» **Aim**
In the listing that follows, locate the line containing "mesh.position.set(labelCentre.x, labelCentre.y, labelCentre.z" and the line containing "obj.matrix_parent_inverse = Matrix.Identity(4)". Retype exactly those two lines and every line between them, and nothing more.

——

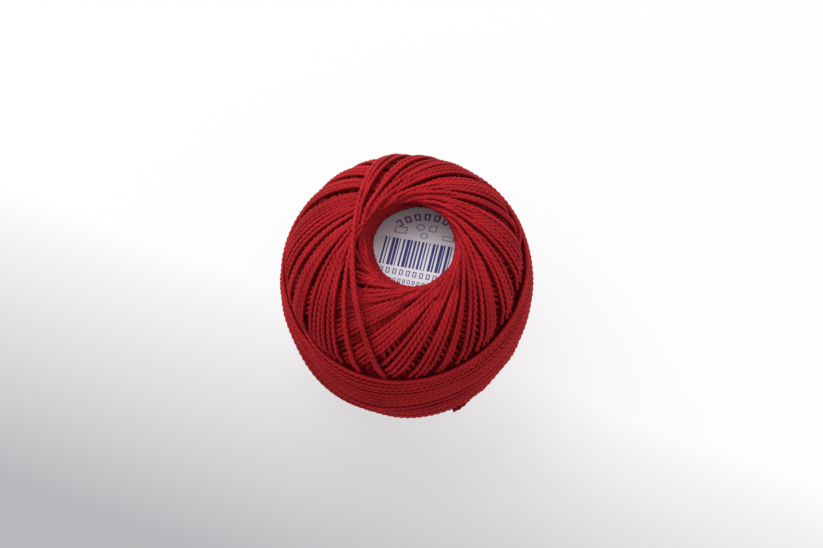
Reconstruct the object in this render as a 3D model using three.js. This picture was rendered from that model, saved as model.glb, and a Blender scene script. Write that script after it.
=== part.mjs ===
// A small machine-wound ball of twisted cotton thread with a round paper label in its open end.
// Millimetres, +Z up along the winding. The origin is under the ball, on the surface it stands on.
import * as THREE from "three";

// The wound form: a round barrel, the same shape as |r / halfWidth|^squareness + |z / halfHeight|^squareness = 1
const halfWidth = 20.2;
const halfHeight = 20.4;
const squareness = 2.5;
const restDepth = 18.3; // from the middle of the form down to the flat ring it stands on

// The slanting turns: each is a loop round the form that passes beside the hole at both ends
const axisLean = new THREE.Vector2(0.037, -0.105); // sideways shift of the winding's axis for each mm up
const loopSlant = 0.43; // how far a loop stays off the axis, for each mm up
const lastAngle = 177; // degrees round the hole at which the last loop passes it
const twistCount = 19; // bands of turns laid in one trip round the hole
const twistHeight = 0.9;
const twistFadeStart = 5; // the bands run together this near the place where they pass the hole
const twistFadeEnd = 11;

// The last turns lie on each other in one raised bundle
const bundleSlant = 0.49;
const bundleHeight = 1.3;
const bundleHalfWidth = 1.5;

// The belt of level turns round the middle
const beltHeight = 1.25;
const beltTop = { level: 7.8, lean: 2.0, leanAngle: 18, saddle: 0.35, saddleAngle: 350 };
const beltFoot = { level: -8.0, lean: 1.0, leanAngle: 82, saddle: 2.3, saddleAngle: 172 };
const beltEdge = 1.1;
const gapBelowTop = 9.7; // the narrow gap in the belt runs this far below its top edge
const gapFront = { further: 2.2, angle: 250, sharpness: 13.6 }; // but further down in front
const gapLeft = { nearer: 5.5, angle: 195, sharpness: 10.5 }; // and nearer to the edge at the left
const gapHalfWidth = 0.7;

// The hole in the upper end, and the label under it
const holeRadius = 7.8;
const holeCentre = new THREE.Vector2(0.65, -1.83);
const lipRound = 1.8;
const firstTurnSink = 1.0; // how much deeper the first turns pass the hole than the last ones
const sinkNear = 9;
const sinkFar = 16;
const labelRadius = 9.9;
const labelThickness = 1.0;
const labelCentre = new THREE.Vector3(2.9, 0, 12.8); // middle of the printed face, from the form's middle
const labelTilt = 8; // degrees, the side at -Y higher
const labelSeat = new THREE.Vector2(1.85, 1.2); // centre of the ring of thread that holds the label down
const labelSeatRadius = 7.4;
const clearance = 0.3;

// The hole in the lower end
const footCentre = new THREE.Vector2(-0.5, 1.4);
const footRadius = 7.0;
const footRound = 1.2;
const footFloorRadius = 5.6;
const footDepth = 3.5;

// Steps of the surface
const columns = 104;
const sideRows = 38;
const lipRows = 3;
const wallRows = 2;

const radians = THREE.MathUtils.degToRad;

// Distance from the middle to the form's surface at a latitude in radians.
function formReach(latitude) {
  const across = Math.pow(Math.abs(Math.cos(latitude)) / halfWidth, squareness);
  const along = Math.pow(Math.abs(Math.sin(latitude)) / halfHeight, squareness);
  return Math.pow(across + along, -1 / squareness);
}

// Moves a point along its ray from the middle until it stands this high above the form.
function liftOnto(point, height) {
  const latitude = Math.atan2(point.z, Math.hypot(point.x, point.y));
  return point.setLength(formReach(latitude) + height);
}

// Height of a belt line above the middle, at an angle round the ball in radians.
function beltLine(line, angle) {
  const lean = line.lean * Math.cos(angle - radians(line.leanAngle));
  const saddle = line.saddle * Math.cos(2 * (angle - radians(line.saddleAngle)));
  return line.level + lean + saddle;
}

// 1 at one angle round the ball, falling to 0 away from it.
function bump(angle, centre, sharpness) {
  return Math.exp(sharpness * (Math.cos(angle - radians(centre)) - 1));
}

// Height of the gap between the belt's two groups of turns.
function beltGap(angle) {
  const front = gapFront.further * bump(angle, gapFront.angle, gapFront.sharpness);
  const left = gapLeft.nearer * bump(angle, gapLeft.angle, gapLeft.sharpness);
  return beltLine(beltTop, angle) - gapBelowTop - front + left;
}

// A point's distances from the leaning axis of the winding.
function fromAxis(point) {
  return new THREE.Vector2(point.x - axisLean.x * point.z, point.y - axisLean.y * point.z);
}

// How long before the last loop another one was laid, as an angle round the hole from 0 to 2 pi.
function ageOf(passAngle) {
  return THREE.MathUtils.euclideanModulo(radians(lastAngle) - passAngle, 2 * Math.PI);
}

// The bands of slanting turns. Two arms of loops cross at each point, and the later one lies on top.
function twistRelief(point) {
  const across = fromAxis(point);
  const radius = across.length();
  const offset = THREE.MathUtils.clamp(loopSlant * point.z, -radius, radius);
  const reach = Math.acos(offset / radius);
  const age = Math.min(ageOf(across.angle() - reach), ageOf(across.angle() + reach));
  const wave = 0.5 - 0.5 * Math.cos(twistCount * age);
  const along = Math.sqrt(radius * radius - offset * offset);
  return twistHeight * wave * THREE.MathUtils.smoothstep(along, twistFadeStart, twistFadeEnd);
}

// The first turns lie deeper round the upper hole, and the last ones step back up over them.
function sinkAtHole(point) {
  const across = fromAxis(point);
  const age = ageOf(across.angle()) / (2 * Math.PI);
  const step = 1 - THREE.MathUtils.smoothstep(age, 0.86, 1);
  const near = 1 - THREE.MathUtils.smoothstep(across.length(), sinkNear, sinkFar);
  return point.z > 0 ? firstTurnSink * age * step * near : 0;
}

// The raised bundle, all the way along the last loop.
function bundleRelief(point) {
  const pass = new THREE.Vector2(Math.cos(radians(lastAngle)), Math.sin(radians(lastAngle)));
  const beside = fromAxis(point).dot(pass) - bundleSlant * point.z;
  return bundleHeight * Math.exp(-Math.pow(beside / bundleHalfWidth, 2));
}

// How much of the belt stands at this point, from 0 to 1, with a narrow gap between its two groups of turns.
function beltShare(point) {
  const angle = Math.atan2(point.y, point.x);
  const below = THREE.MathUtils.smoothstep(beltLine(beltTop, angle) - point.z, -beltEdge, 0);
  const above = THREE.MathUtils.smoothstep(point.z - beltLine(beltFoot, angle), -beltEdge, 0);
  const gap = Math.exp(-Math.pow((point.z - beltGap(angle)) / gapHalfWidth, 2));
  return below * above * (1 - 0.7 * gap);
}

// Height of the winding above the form. The belt levels what it crosses.
function relief(point) {
  const belt = beltShare(point);
  const turns = Math.max(twistRelief(point), bundleRelief(point)) - sinkAtHole(point);
  return turns * (1 - belt) + beltHeight * belt;
}

// A ring of points round a centre, one for each column.
function ring(centre, radius, heightAt) {
  return Array.from({ length: columns }, (_, i) => {
    const angle = (i / columns) * 2 * Math.PI;
    const point = new THREE.Vector3(centre.x + radius * Math.cos(angle), centre.y + radius * Math.sin(angle), 0);
    point.z = heightAt(point, i);
    return point;
  });
}

// Height of a plane that is parallel to the label's printed face and lies this far above it.
function labelPlane(offset) {
  const slope = Math.tan(radians(labelTilt));
  return (point) => labelCentre.z + offset / Math.cos(radians(labelTilt)) - slope * (point.y - labelCentre.y);
}

// The lower end: a plain recess, and the flat ring that the ball stands on.
function footRings() {
  const floor = () => -restDepth + footDepth;
  const rings = [ring(footCentre, 0, floor), ring(footCentre, footFloorRadius, floor)];
  for (let i = 0; i <= lipRows; i++) {
    const turn = ((i / lipRows) * Math.PI) / 2;
    const radius = footRadius + footRound * (1 - Math.cos(turn));
    rings.push(ring(footCentre, radius, () => -restDepth + footRound * (1 - Math.sin(turn))));
  }
  return rings;
}

// The outside, from the edge of the flat ring up to the edge of the hole, with its relief.
function sideRings() {
  const flatRadius = halfWidth * Math.pow(1 - Math.pow(restDepth / halfHeight, squareness), 1 / squareness);
  const first = Math.atan2(-restDepth, flatRadius);
  const rimRadius = holeRadius + lipRound;
  const last = Math.acos(rimRadius / halfHeight);
  return Array.from({ length: sideRows + 1 }, (_, row) => {
    const latitude = THREE.MathUtils.lerp(first, last, row / sideRows);
    const shift = THREE.MathUtils.smoothstep(latitude, radians(25), last);
    const centre = holeCentre.clone().multiplyScalar(shift);
    const radius = row < sideRows ? formReach(latitude) * Math.cos(latitude) : rimRadius;
    const height = formReach(latitude) * Math.sin(latitude);
    const grown = THREE.MathUtils.smoothstep(row, 0, 3);
    return ring(centre, radius, () => height).map((point) => {
      const high = relief(point) * grown;
      return liftOnto(point, high);
    });
  });
}

// The hole in the upper end: its round lip, the wall down to the label and the groove that holds the label.
function holeRings(rim) {
  const rings = [];
  for (let i = 1; i <= lipRows; i++) {
    const turn = ((i / lipRows) * Math.PI) / 2;
    const radius = holeRadius + lipRound * (1 - Math.sin(turn));
    rings.push(ring(holeCentre, radius, (_, column) => rim[column].z - lipRound * (1 - Math.cos(turn))));
  }
  const lip = rings[rings.length - 1];
  const seat = ring(labelSeat, labelSeatRadius, labelPlane(clearance));
  for (let i = 1; i < wallRows; i++) {
    rings.push(lip.map((point, column) => point.clone().lerp(seat[column], i / wallRows)));
  }
  const grooveRadius = labelRadius + clearance;
  const grooveFloor = labelPlane(-labelThickness - clearance);
  rings.push(seat);
  rings.push(ring(labelCentre, grooveRadius, labelPlane(clearance)));
  rings.push(ring(labelCentre, grooveRadius, grooveFloor));
  rings.push(ring(labelCentre, 0, grooveFloor));
  return rings;
}

// Two triangles between four corners, split along the diagonal whose ends lie most nearly level.
function quad(points, a, b, c, d) {
  const bend = (p, q) => Math.abs(points[p].length() - points[q].length());
  return bend(a, c) < bend(b, d) ? [a, b, c, a, c, d] : [a, b, d, b, c, d];
}

// A closed skin over rings that run from a point in the lower end to a point in the upper end.
function woundGeometry(rings) {
  const points = [rings[0][0], ...rings.slice(1, -1).flat(), rings[rings.length - 1][0]];
  const top = points.length - 1;
  const lastRing = top - columns;
  const index = [];
  for (let i = 0; i < columns; i++) {
    const next = (i + 1) % columns;
    index.push(0, 1 + next, 1 + i);
    for (let start = 1; start < lastRing; start += columns) {
      index.push(...quad(points, start + i, start + next, start + columns + next, start + columns + i));
    }
    index.push(lastRing + i, lastRing + next, top);
  }
  const geometry = new THREE.BufferGeometry().setFromPoints(points);
  geometry.setIndex(index);
  geometry.translate(0, 0, restDepth);
  geometry.computeVertexNormals();
  return geometry;
}

function threadBall() {
  const side = sideRings();
  const rings = [...footRings(), ...side, ...holeRings(side[side.length - 1])];
  const material = new THREE.MeshStandardMaterial({ color: 0xa5191e, roughness: 0.7, metalness: 0 });
  const mesh = new THREE.Mesh(woundGeometry(rings), material);
  mesh.name = "thread_ball";
  return mesh;
}

function endLabel() {
  const disc = new THREE.CylinderGeometry(labelRadius, labelRadius, labelThickness, 48);
  disc.rotateX(Math.PI / 2);
  disc.translate(0, 0, -labelThickness / 2);
  const material = new THREE.MeshStandardMaterial({ color: 0xe4e0dc, roughness: 0.6, metalness: 0 });
  const mesh = new THREE.Mesh(disc, material);
  mesh.name = "end_label";
  mesh.position.set(labelCentre.x, labelCentre.y, labelCentre.z + restDepth);
  mesh.rotation.x = -radians(labelTilt);
  return mesh;
}

const ball = new THREE.Group();
ball.add(threadBall(), endLabel());
export default ball;
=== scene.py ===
# %% [markdown]
# # A small ball of twisted cotton thread
# The real object is about 45 metres of two-ply cotton, wound by a machine into a ball 43 mm wide.
# The thread runs in slanting loops that pass beside a hole at each end, and a belt of level turns
# goes round the middle. A round paper label lies at the bottom of the upper hole.
# In this lesson every turn that shows is laid as its own twisted tube, worked out from the way the
# machine winds. All lengths are in millimetres until a mesh is made.

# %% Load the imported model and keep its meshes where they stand
import math

import bpy
import numpy as np
from mathutils import Matrix, Vector


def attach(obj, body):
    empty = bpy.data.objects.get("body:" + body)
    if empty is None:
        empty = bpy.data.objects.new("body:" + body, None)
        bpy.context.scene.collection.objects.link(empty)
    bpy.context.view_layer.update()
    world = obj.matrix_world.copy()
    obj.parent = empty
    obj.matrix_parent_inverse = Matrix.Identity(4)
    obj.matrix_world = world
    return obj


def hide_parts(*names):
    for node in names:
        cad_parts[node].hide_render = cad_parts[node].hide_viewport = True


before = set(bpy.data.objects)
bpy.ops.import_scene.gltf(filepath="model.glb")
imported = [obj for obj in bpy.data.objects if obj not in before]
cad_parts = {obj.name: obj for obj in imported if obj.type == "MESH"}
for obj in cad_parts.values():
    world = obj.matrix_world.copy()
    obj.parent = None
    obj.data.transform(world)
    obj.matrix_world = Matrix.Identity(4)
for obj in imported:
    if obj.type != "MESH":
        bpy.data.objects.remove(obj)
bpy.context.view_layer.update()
print("CAD nodes:", sorted(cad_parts))

# %% [markdown]
# ## The camera
# The photo looks down on the ball at 63 degrees through a long lens, which keeps the round form
# almost free of perspective. A camera could be aimed with a Track To constraint, but a plain matrix
# made of the three directions of the picture says the same in one line and can't drift.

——

» **The reply**
  mesh.position.set(labelCentre.x, labelCentre.y, labelCentre.z + restDepth);
  mesh.rotation.x = -radians(labelTilt);
  return mesh;
}

const ball = new THREE.Group();
ball.add(threadBall(), endLabel());
export default ball;
=== scene.py ===
# %% [markdown]
# # A small ball of twisted cotton thread
# The real object is about 45 metres of two-ply cotton, wound by a machine into a ball 43 mm wide.
# The thread runs in slanting loops that pass beside a hole at each end, and a belt of level turns
# goes round the middle. A round paper label lies at the bottom of the upper hole.
# In this lesson every turn that shows is laid as its own twisted tube, worked out from the way the
# machine winds. All lengths are in millimetres until a mesh is made.

# %% Load the imported model and keep its meshes where they stand
import math

import bpy
import numpy as np
from mathutils import Matrix, Vector


def attach(obj, body):
    empty = bpy.data.objects.get("body:" + body)
    if empty is None:
        empty = bpy.data.objects.new("body:" + body, None)
        bpy.context.scene.collection.objects.link(empty)
    bpy.context.view_layer.update()
    world = obj.matrix_world.copy()
    obj.parent = empty
    obj.matrix_parent_inverse = Matrix.Identity(4)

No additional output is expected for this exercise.